## SET TASK
Read the material below and tally how many lines hold the word "pose", giving the number and nothing else.

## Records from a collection
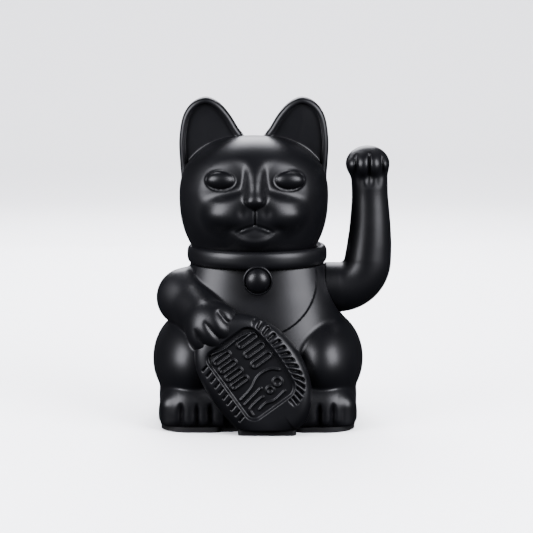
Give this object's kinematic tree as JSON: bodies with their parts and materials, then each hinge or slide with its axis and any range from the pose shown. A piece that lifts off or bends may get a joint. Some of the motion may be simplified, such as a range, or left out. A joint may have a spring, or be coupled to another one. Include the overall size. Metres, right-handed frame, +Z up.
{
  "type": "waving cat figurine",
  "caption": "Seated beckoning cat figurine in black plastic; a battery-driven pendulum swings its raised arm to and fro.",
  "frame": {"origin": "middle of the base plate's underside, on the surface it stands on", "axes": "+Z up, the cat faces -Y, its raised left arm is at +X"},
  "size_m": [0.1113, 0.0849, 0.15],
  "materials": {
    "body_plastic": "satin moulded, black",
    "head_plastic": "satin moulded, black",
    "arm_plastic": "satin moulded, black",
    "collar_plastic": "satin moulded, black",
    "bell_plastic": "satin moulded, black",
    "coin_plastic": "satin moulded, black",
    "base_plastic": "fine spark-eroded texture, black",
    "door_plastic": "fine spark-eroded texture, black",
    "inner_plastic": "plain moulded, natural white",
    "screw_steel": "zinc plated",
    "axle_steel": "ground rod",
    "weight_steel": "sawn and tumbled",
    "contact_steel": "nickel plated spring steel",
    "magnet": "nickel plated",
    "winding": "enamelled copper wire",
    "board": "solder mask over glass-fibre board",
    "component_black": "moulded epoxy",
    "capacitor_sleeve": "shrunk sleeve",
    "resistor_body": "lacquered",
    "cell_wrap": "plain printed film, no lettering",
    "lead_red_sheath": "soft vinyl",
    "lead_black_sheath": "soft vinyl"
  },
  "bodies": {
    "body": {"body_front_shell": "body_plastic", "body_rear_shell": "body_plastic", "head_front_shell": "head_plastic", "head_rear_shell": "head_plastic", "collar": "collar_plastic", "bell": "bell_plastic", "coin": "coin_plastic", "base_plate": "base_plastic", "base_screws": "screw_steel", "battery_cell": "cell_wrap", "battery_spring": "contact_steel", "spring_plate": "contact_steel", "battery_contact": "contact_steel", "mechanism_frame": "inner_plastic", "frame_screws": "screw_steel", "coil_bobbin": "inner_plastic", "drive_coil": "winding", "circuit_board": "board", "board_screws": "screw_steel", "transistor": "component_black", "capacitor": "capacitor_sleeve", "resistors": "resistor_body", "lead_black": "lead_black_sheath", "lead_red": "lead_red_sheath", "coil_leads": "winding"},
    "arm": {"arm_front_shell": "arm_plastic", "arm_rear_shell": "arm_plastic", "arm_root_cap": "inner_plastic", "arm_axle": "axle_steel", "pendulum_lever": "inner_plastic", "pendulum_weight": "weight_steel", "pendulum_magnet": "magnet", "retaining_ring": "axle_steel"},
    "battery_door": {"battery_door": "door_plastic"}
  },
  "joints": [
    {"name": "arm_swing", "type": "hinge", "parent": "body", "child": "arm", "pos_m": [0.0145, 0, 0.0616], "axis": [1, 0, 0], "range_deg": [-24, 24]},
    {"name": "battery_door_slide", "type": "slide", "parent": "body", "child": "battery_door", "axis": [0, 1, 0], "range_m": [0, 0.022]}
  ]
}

---

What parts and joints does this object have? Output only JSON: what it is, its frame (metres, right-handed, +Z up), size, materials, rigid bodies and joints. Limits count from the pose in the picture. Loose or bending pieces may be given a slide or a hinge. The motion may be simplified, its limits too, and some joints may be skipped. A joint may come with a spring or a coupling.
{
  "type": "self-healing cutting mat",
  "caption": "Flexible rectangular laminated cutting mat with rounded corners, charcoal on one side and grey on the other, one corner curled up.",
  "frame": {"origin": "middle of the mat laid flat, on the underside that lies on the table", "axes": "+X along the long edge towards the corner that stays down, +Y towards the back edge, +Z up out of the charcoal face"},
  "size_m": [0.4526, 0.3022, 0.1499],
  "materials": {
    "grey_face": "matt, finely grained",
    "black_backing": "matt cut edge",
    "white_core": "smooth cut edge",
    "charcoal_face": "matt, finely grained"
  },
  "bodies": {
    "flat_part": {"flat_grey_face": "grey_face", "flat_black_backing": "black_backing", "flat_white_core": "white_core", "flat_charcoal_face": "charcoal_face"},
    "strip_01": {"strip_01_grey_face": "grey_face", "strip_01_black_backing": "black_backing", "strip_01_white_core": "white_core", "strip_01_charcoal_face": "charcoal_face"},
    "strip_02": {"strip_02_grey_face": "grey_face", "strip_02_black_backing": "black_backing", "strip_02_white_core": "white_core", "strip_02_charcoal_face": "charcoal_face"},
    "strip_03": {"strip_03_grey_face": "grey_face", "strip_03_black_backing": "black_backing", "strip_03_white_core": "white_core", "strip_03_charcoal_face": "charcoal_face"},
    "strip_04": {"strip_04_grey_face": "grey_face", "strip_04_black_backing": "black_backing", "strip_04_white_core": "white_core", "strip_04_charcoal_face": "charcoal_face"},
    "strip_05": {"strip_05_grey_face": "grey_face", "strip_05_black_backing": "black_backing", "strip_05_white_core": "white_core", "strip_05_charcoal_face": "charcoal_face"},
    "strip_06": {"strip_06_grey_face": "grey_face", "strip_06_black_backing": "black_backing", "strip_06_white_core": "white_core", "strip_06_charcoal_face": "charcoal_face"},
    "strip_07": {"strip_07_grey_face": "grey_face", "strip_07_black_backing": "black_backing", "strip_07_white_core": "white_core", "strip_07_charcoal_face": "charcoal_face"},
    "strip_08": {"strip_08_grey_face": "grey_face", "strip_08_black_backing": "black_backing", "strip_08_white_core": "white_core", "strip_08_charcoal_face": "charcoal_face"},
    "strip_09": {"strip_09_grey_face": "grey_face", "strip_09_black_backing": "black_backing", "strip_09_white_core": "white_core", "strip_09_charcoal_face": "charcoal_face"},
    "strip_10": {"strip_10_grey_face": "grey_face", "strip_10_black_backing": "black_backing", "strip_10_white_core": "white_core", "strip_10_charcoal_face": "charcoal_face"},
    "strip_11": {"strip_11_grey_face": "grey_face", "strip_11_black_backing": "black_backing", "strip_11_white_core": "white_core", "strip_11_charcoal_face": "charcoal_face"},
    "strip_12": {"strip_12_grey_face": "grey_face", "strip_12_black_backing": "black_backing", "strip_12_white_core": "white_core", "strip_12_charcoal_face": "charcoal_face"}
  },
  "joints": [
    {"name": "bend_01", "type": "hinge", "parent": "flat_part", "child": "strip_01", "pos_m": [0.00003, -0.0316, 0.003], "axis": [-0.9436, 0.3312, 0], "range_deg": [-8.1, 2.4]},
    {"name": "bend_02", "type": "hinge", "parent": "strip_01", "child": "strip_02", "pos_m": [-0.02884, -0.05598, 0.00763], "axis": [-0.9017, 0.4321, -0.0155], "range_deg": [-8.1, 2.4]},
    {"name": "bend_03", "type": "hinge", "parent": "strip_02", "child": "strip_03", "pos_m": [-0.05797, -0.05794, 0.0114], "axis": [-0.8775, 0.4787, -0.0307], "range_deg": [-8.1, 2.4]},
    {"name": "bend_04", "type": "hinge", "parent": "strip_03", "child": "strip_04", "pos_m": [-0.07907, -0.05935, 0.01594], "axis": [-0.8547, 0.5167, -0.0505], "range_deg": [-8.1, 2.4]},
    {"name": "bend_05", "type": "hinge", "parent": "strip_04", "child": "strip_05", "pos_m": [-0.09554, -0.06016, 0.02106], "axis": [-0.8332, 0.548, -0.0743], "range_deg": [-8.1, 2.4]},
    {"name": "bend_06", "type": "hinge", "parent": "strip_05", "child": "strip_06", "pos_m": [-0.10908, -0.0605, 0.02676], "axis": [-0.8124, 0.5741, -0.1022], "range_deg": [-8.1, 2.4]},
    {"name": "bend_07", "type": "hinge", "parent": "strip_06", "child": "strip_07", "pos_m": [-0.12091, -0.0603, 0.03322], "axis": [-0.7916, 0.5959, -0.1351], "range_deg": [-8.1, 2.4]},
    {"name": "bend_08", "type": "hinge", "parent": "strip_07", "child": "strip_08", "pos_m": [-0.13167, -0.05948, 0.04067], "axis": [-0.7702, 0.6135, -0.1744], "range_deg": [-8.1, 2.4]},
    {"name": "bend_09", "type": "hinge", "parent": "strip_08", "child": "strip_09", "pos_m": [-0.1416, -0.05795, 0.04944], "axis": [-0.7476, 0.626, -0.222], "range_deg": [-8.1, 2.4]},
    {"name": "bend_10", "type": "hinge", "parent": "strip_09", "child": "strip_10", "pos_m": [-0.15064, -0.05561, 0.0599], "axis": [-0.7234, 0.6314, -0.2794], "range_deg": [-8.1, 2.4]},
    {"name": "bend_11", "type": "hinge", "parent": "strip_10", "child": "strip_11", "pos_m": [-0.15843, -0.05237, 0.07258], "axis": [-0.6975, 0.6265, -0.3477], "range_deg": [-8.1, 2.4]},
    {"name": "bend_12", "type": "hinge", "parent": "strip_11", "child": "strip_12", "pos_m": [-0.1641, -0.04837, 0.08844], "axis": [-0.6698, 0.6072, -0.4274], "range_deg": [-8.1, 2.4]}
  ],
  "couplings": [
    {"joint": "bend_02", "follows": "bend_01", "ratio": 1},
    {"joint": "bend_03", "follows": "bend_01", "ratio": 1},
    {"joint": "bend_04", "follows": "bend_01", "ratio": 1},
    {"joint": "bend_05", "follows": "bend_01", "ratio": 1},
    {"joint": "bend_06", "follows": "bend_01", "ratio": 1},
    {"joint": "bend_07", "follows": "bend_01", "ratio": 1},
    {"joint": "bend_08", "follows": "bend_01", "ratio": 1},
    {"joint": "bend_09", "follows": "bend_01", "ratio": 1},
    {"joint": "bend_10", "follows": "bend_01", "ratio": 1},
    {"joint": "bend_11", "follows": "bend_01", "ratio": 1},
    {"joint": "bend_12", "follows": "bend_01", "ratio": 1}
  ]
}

## ANSWER TO THIS EXERCISE
2